▶ Task requirements:
Print, without altering anything, the lines from the one that holds "faces, closed=True), FOAM)" to the one that holds "bpy.context.scene.collection.objects.link(empty)", inclusive. No other lines belong in the output.

▶ Data shown:
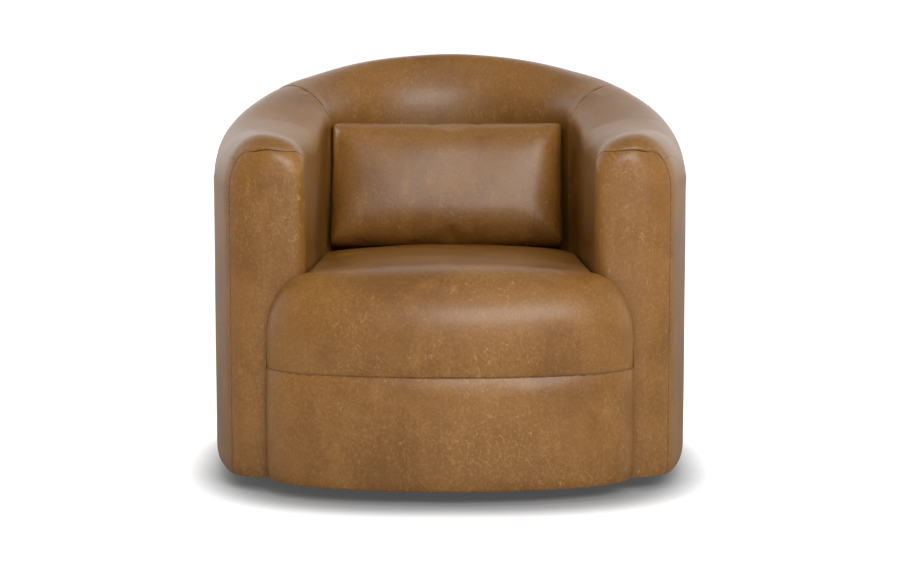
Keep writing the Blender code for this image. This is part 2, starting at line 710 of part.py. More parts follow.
def make_seat_frame():
    board = plate("bottom_board", [tub_outline(FRAME_OUTSIDE)], BOARD_UNDERSIDE, BOARD_TOP, PLYWOOD)
    bore = BOLT_RADIUS + BOLT_PLAY
    cut(board, cylinder("board_bore", bore, 0, BOARD_TOP + BOARD, 0, 0, None, 24, CUTTERS))
    cloth_top = BOARD_UNDERSIDE - FIT
    cloth_edge = tub_outline(FRAME_OUTSIDE + DUST_CLOTH_MARGIN)
    hole = circle(RACE_OUTER_RADIUS + RACE_RIB)
    plate("dust_cover", [cloth_edge, hole], cloth_top - DUST_CLOTH, cloth_top, BLACK_CLOTH)

    low = BOARD_TOP + FIT
    inner = SEAT_FRAME_HALF_WIDTH - RAIL_WIDTH
    front = SEAT_FRAME_FRONT
    back = SEAT_FRAME_BACK
    wide = SEAT_FRAME_HALF_WIDTH
    box("seat_front_rail", (-wide, front, low), (wide, front + RAIL_WIDTH, DECK), TIMBER)
    box("seat_back_rail", (-wide, back - RAIL_WIDTH, low), (wide, back, DECK), TIMBER)
    between = (front + RAIL_WIDTH + FIT, back - RAIL_WIDTH - FIT)
    box("seat_rail_left", (-wide, between[0], low), (-inner, between[1], DECK), TIMBER)
    box("seat_rail_right", (inner, between[0], low), (wide, between[1], DECK), TIMBER)


def make_springs():
    """Zigzag spring wires that lie across the front and back rails, and the felt on top of them."""
    start = SEAT_FRAME_FRONT + RAIL_WIDTH / 4
    end = SEAT_FRAME_BACK - RAIL_WIDTH / 4
    height = DECK + FIT + SPRING_WIRE / 2
    count = SPRING_BENDS * POINTS_PER_BEND + 1
    along = np.linspace(0, 1, count)
    swing = SPRING_SWING * np.sin(along * SPRING_BENDS * math.pi)
    for i in range(SPRING_COUNT):
        middle = (i - (SPRING_COUNT - 1) / 2) * SPRING_PITCH
        curve = bpy.data.curves.new("spring", "CURVE")
        curve.dimensions = "3D"
        curve.bevel_depth = SPRING_WIRE / 2
        curve.bevel_resolution = 0
        curve.use_fill_caps = True
        line = curve.splines.new("POLY")
        line.points.add(count - 1)
        for point, part_way, aside in zip(line.points, along, swing):
            point.co = (middle + aside, start + (end - start) * part_way, height, 1)
        guide = bpy.data.objects.new("spring_path", curve)
        curve_to_part("seat_spring_" + str(i + 1), guide, SPRING_STEEL)
    angle = np.linspace(0, math.pi, SEAT_ACROSS + 1)
    x, y = front_bow(angle, SEAT_FRONT_HALF_WIDTH, BASE_FRONT_DEPTH, PADDING_DEPTH + SKIN_GAP)
    front = [(a, b) for a, b in zip(x, y)][::-1]
    reach = np.linspace(ARM_END - SEAT_TUCK, SEAT_BACK_ANGLE * MID_RADIUS, 9)
    wall_x, wall_y, over_x, over_y, _ = wall_line(reach)
    aside = HALF_WALL + SKIN_GAP + SEAT_TUCK
    side = [(a, b) for a, b in zip(wall_x - over_x * aside, wall_y - over_y * aside)]
    side = [(side[0][0], -FRONT_WALL)] + side
    outline = front + side + [(-a, b) for a, b in reversed(side)]
    plate("deck_felt", [outline], FELT_BOTTOM, FELT_BOTTOM + FELT, FELT_GREY)


def make_swivel():
    """Plinth on glides, two pressed races with balls in a cage between them, and the bolt that holds all."""
    plinth_top = PLINTH_BOTTOM + PLINTH
    for i in range(GLIDE_COUNT):
        angle = 2 * math.pi * (i + 0.5) / GLIDE_COUNT
        x = GLIDE_CIRCLE * math.cos(angle)
        y = GLIDE_CIRCLE * math.sin(angle)
        cylinder("floor_glide_" + str(i + 1), GLIDE_RADIUS, 0, GLIDE_HEIGHT, x, y, NYLON, 24)
    disc = cylinder("plinth_disc", PLINTH_RADIUS, PLINTH_BOTTOM, plinth_top, 0, 0, BLACK_PAINT, 64)
    through = cylinder("plinth_bore", BOLT_RADIUS + FIT, 0, plinth_top * 2, 0, 0, None, 24, CUTTERS)
    sink_top = PLINTH_BOTTOM + BOLT_HEAD + FIT
    sink = cylinder("plinth_sink", COUNTERBORE_RADIUS, -PLINTH, sink_top, 0, 0, None, 24, CUTTERS)
    cut(disc, through)
    cut(disc, sink)

    low = LOWER_RACE
    turned(
        "lower_race",
        [
            (RACE_OUTER_RADIUS, low + RACE_PLATE + RACE_RIB),
            (RACE_OUTER_RADIUS, low),
            (RACE_INNER_RADIUS, low),
            (RACE_INNER_RADIUS, low + RACE_PLATE),
            (RACE_OUTER_RADIUS - RACE_PLATE, low + RACE_PLATE),
            (RACE_OUTER_RADIUS - RACE_PLATE, low + RACE_PLATE + RACE_RIB),
        ],
        ZINC_STEEL,
    )
    high = UPPER_RACE
    turned(
        "upper_race",
        [
            (RACE_OUTER_RADIUS, high + RACE_PLATE),
            (RACE_OUTER_RADIUS, high),
            (RACE_INNER_RADIUS + RACE_PLATE, high),
            (RACE_INNER_RADIUS + RACE_PLATE, high - RACE_RIB),
            (RACE_INNER_RADIUS, high - RACE_RIB),
            (RACE_INNER_RADIUS, high + RACE_PLATE),
        ],
        ZINC_STEEL,
    )
    middle = BALL_LOW + BALL_RADIUS
    edge = CAGE_BAND / 2
    cage = turned(
        "ball_cage",
        [
            (BALL_CIRCLE + edge, middle + CAGE_THICKNESS / 2),
            (BALL_CIRCLE + edge, middle - CAGE_THICKNESS / 2),
            (BALL_CIRCLE - edge, middle - CAGE_THICKNESS / 2),
            (BALL_CIRCLE - edge, middle + CAGE_THICKNESS / 2),
        ],
        NYLON,
    )
    for i in range(BALL_COUNT):
        angle = 2 * math.pi * (i + 0.25) / BALL_COUNT
        x = BALL_CIRCLE * math.cos(angle)
        y = BALL_CIRCLE * math.sin(angle)
        work = bmesh.new()
        bmesh.ops.create_uvsphere(work, u_segments=12, v_segments=8, radius=BALL_RADIUS)
        mesh = bpy.data.meshes.new("ball")
        work.to_mesh(mesh)
        work.free()
        ball = place("bearing_ball_" + str(i + 1), mesh, ZINC_STEEL)
        ball.location = (x, y, middle)
        pocket = cylinder("ball_pocket", BALL_RADIUS + BALL_PLAY, low, high, x, y, None, 16, CUTTERS)
        cut(cage, pocket)

    head_bottom = PLINTH_BOTTOM
    head_top = head_bottom + BOLT_HEAD
    washer_bottom = BOARD_TOP + FIT
    nut_bottom = washer_bottom + WASHER + FIT
    turned_bolt(head_bottom, head_top, nut_bottom + NUT + BOLT_TAIL)
    turned(
        "bolt_washer",
        [
            (WASHER_RADIUS, washer_bottom + WASHER),
            (WASHER_RADIUS, washer_bottom),
            (BOLT_RADIUS + BOLT_PLAY, washer_bottom),
            (BOLT_RADIUS + BOLT_PLAY, washer_bottom + WASHER),
        ],
        ZINC_STEEL,
        24,
    )
    nut = cylinder("bolt_nut", NUT_RADIUS, nut_bottom, nut_bottom + NUT, 0, 0, ZINC_STEEL, 6)
    bore = cylinder("nut_bore", BOLT_RADIUS + FIT, 0, nut_bottom * 2, 0, 0, None, 24, CUTTERS)
    cut(nut, bore)


def turned_bolt(head_bottom, head_top, end):
    """A round-headed bolt: the profile runs from the axis at the tip, down the shank and round the head."""
    mesh = bpy.data.meshes.new("swivel_bolt")
    profile = [
        (0, end),
        (BOLT_RADIUS, end),
        (BOLT_RADIUS, head_top),
        (BOLT_HEAD_RADIUS, head_top),
        (BOLT_HEAD_RADIUS, head_bottom),
        (0, head_bottom),
    ]
    mesh.from_pydata([(r, 0, z) for r, z in profile], [(i, i + 1) for i in range(len(profile) - 1)], [])
    bolt = place("swivel_bolt", mesh, ZINC_STEEL)
    screw = bolt.modifiers.new("turn", "SCREW")
    screw.steps = 24
    screw.render_steps = 24
    screw.use_merge_vertices = True
    screw.merge_threshold = 0.0001


def pillow_half(depth, facing, seam_gap):
    """One face of the pillow, a dome over a rectangle whose sides draw in between pointed corners.
    Its thickness is a root of a product of two side falls, so it swells fast from the seam."""
    u = np.linspace(-1, 1, PILLOW_ACROSS + 1)
    v = np.linspace(-1, 1, PILLOW_UP + 1)
    u = np.sin(u * math.pi / 2)[:, None]
    v = np.sin(v * math.pi / 2)[None, :]
    half_width = PILLOW_WIDTH / 2 - depth
    half_height = PILLOW_HEIGHT / 2 - depth
    x = u * (half_width - PILLOW_SIDE_DRAW * (1 - v**2) * u**2)
    z = v * (half_height - PILLOW_SIDE_DRAW * (1 - u**2) * v**2)
    swell = ((1 - u**PILLOW_SQUARENESS) * (1 - v**PILLOW_SQUARENESS)) ** PILLOW_EDGE_SLIMNESS
    y = facing * (seam_gap + (PILLOW_THICKNESS / 2 - depth - seam_gap) * swell)
    return x, y, z


def lean(x, y, z):
    """Tilt the pillow back about the middle of its lower edge, which comes to the origin."""
    up = z + PILLOW_HEIGHT / 2
    cos = math.cos(PILLOW_LEAN)
    sin = math.sin(PILLOW_LEAN)
    return np.stack([x + PILLOW_SHIFT, y * cos + up * sin, up * cos - y * sin], axis=-1)


def facets(grids):
    """A search tree over the faces of grids of points."""
    points = []
    faces = []
    for grid in grids:
        rows, columns, _ = grid.shape
        first = len(points)
        points += [tuple(point) for point in grid.reshape(-1, 3)]
        faces += [tuple(first + i for i in face) for face in grid_faces(rows, columns)]
    return BVHTree.FromPolygons(points, faces)


def room(grids, direction, obstacles):
    """How far grids of points can move in a direction before the first point meets an obstacle."""
    tree = facets(obstacles)
    found = [tree.ray_cast(point, direction)[3] for grid in grids for point in grid.reshape(-1, 3)]
    return min(distance for distance in found if distance is not None)


def pillow_place(covers):
    """Where the leaning pillow comes to rest: pushed back to the tub's leather, then down onto the seat."""
    start = np.array([0, 0, SEAT_EDGE_HEIGHT + SEAT_CROWN])
    arm = arm_runs(0)
    tub = [inside_faces(run) for run in (back_runs(0), arm, -arm[::-1])]
    raised = [cover + start for cover in covers]
    back = np.array([0, room(raised, (0, 1, 0), tub) - FIT, 0])
    pushed = [cover + back for cover in raised]
    seat = [seat_surface(0)]
    down = min(room(pushed, (0, 0, -1), seat), room(seat, (0, 0, 1), pushed)) - FIT
    return start + back + np.array([0, 0, -down])


def make_pillow():
    """Two leather faces sewn edge to edge, and the fill between them."""
    covers = [lean(*pillow_half(0, facing, FIT / 2 + LEATHER)) for facing in (-1, 1)]
    spot = pillow_place(covers)
    skin("pillow_front_cover", covers[0] + spot, LEATHER_BROWN)
    skin("pillow_back_cover", covers[1] + spot, LEATHER_BROWN, flip=True)
    front = lean(*pillow_half(PADDING_DEPTH + LEATHER, -1, FIT)) + spot
    back = lean(*pillow_half(PADDING_DEPTH + LEATHER, 1, FIT)) + spot
    rows, columns, _ = front.shape
    faces = grid_faces(rows, columns)
    shift = rows * columns
    faces += [tuple(shift + i for i in reversed(face)) for face in grid_faces(rows, columns)]
    loop = [r * columns for r in range(rows)]
    loop += [(rows - 1) * columns + c for c in range(1, columns)]
    loop += [r * columns + columns - 1 for r in range(rows - 2, -1, -1)]
    loop += list(range(columns - 2, 0, -1))
    for i, here in enumerate(loop):
        after = loop[(i + 1) % len(loop)]
        faces.append((here, after, shift + after, shift + here))
    points = np.vstack([front.reshape(-1, 3), back.reshape(-1, 3)])
    place("pillow_fill", mesh_from("pillow_fill", points, faces, closed=True), FOAM)


def main():
    clear_scene()
    make_swivel()
    make_seat_frame()
    make_springs()
    make_tub_frame()
    make_tub_padding()
    make_tub_covers()
    make_base_front()
    make_seat()
    make_pillow()


main()
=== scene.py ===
# %% [markdown]
# # A leather swivel armchair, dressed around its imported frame
# The frame below is the engineering model: boards, rails, springs, a ball-bearing swivel, and plain solids
# that stand for the leather and its padding. This lesson puts the upholstery on it. Each padded piece is
# worked out again as a fine surface from the same few measures, so that it lies on its plain solid, and
# then gets what that leaves out: fuller padding where the photograph shows it, rolled seams, puckers,
# sagging and the leather itself.

# %% Load the frame
import json
import math

import bmesh
import bpy
import numpy as np
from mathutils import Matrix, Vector


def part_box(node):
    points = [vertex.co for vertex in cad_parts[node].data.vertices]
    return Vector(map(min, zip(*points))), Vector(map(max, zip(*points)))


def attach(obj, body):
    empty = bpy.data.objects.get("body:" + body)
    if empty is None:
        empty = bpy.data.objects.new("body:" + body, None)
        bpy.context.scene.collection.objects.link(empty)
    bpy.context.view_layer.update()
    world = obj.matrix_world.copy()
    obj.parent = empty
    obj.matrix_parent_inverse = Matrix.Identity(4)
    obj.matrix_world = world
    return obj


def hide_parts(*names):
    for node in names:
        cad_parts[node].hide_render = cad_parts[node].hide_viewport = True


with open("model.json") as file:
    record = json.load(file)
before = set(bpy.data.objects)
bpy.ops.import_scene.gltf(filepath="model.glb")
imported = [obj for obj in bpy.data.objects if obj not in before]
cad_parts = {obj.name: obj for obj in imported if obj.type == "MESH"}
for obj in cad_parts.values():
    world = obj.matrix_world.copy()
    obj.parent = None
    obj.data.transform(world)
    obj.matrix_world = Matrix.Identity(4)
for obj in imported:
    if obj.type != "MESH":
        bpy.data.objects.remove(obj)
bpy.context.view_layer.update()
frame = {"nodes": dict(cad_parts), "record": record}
nodes = frame["nodes"]
scene = bpy.context.scene

# %% [markdown]
# ## The camera
# The photograph looks straight at the chair's front from a little above its back, through a long lens, so
# that the sides hardly converge. The lens length below comes from the photograph's own scale: at 4.5 m the
# chair's 864 mm fill a little over half of the picture's width.

# %% Camera
CAMERA_PLACE = (0.0, -4.5, 0.90)
CAMERA_DOWN = math.radians(7.24)
LENS = 97.83

eye = bpy.data.cameras.new("photo_camera")
eye.sensor_width = 36.0
eye.sensor_fit = "HORIZONTAL"
eye.lens = LENS
camera = bpy.data.objects.new("photo_camera", eye)
camera.location = CAMERA_PLACE
camera.rotation_euler = (math.pi / 2 - CAMERA_DOWN, 0.0, 0.0)
scene.collection.objects.link(camera)
scene.camera = camera
print("camera at", tuple(camera.location), "lens", eye.lens, "mm")

# %% [markdown]
# ## The tub's measures
# The arms and the back are one wall bent round in plan: a half circle at the back, and two arms that bow in
# towards the front. Its crest is level over the arms and climbs to the middle of the back. The measures are
# those of the plain solids, so that each surface lies on its solid. Only the padding inside the arms
# differs: the photograph shows it up to 50 mm fuller than an even wall would be.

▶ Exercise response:
    place("pillow_fill", mesh_from("pillow_fill", points, faces, closed=True), FOAM)


def main():
    clear_scene()
    make_swivel()
    make_seat_frame()
    make_springs()
    make_tub_frame()
    make_tub_padding()
    make_tub_covers()
    make_base_front()
    make_seat()
    make_pillow()


main()
=== scene.py ===
# %% [markdown]
# # A leather swivel armchair, dressed around its imported frame
# The frame below is the engineering model: boards, rails, springs, a ball-bearing swivel, and plain solids
# that stand for the leather and its padding. This lesson puts the upholstery on it. Each padded piece is
# worked out again as a fine surface from the same few measures, so that it lies on its plain solid, and
# then gets what that leaves out: fuller padding where the photograph shows it, rolled seams, puckers,
# sagging and the leather itself.

# %% Load the frame
import json
import math

import bmesh
import bpy
import numpy as np
from mathutils import Matrix, Vector


def part_box(node):
    points = [vertex.co for vertex in cad_parts[node].data.vertices]
    return Vector(map(min, zip(*points))), Vector(map(max, zip(*points)))


def attach(obj, body):
    empty = bpy.data.objects.get("body:" + body)
    if empty is None:
        empty = bpy.data.objects.new("body:" + body, None)
        bpy.context.scene.collection.objects.link(empty)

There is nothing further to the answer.